My undergraduate Business Risk Management course (FIN 4335) course views risk management in an integrated fashion.  This course examines the use of insurance as well as derivative financial instruments such as options, forward contracts, and futures contracts to control the costs of corporate risk. Careful attention is given to the incentives for mitigating corporate risks (e.g., through investments in safety and loss prevention) that are conveyed by the use of such instruments. By enabling firms to transfer and pool risk more efficiently, insurance and derivatives often generate social as well as private benefits by facilitating the optimal allocation of scarce capital. Unfortunately, such instruments can also generate social costs if they are not properly used. A well-known unintended consequence of risk transfer is the “moral hazard” problem in which insured firms and individuals underinvest in safety and loss prevention. Consequently, careful attention is also given to how the moral hazard problem is influenced by the design of managerial compensation contracts, corporate limited liability, regulation and the legal system.

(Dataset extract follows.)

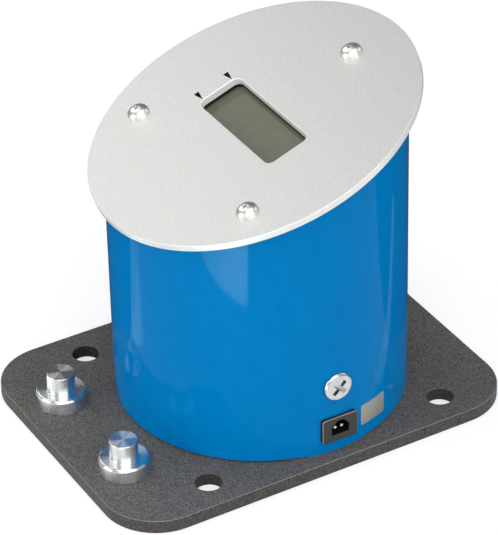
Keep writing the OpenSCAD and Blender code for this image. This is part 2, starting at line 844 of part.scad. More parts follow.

My undergraduate Options, Futures, & Other Derivatives (FIN 4366) course focuses upon financial risk management, the pricing of derivative securities, and the design of risk management strategies. From a pedagogical standpoint, this course serves an important complementary role to the Business Risk Management course, and as a “capstone” course for students interested in investment management.

At the graduate level, I occasionally teach a graduate version of Finance 4335 called Risk Management Seminar (FIN 5335). I have also taught Managerial Economics in Baylor’s Executive MBA program, as well as PhD courses at University of Queensland (July 2007), the Wharton School (Spring 2006), and University of Cologne (May-June 2013).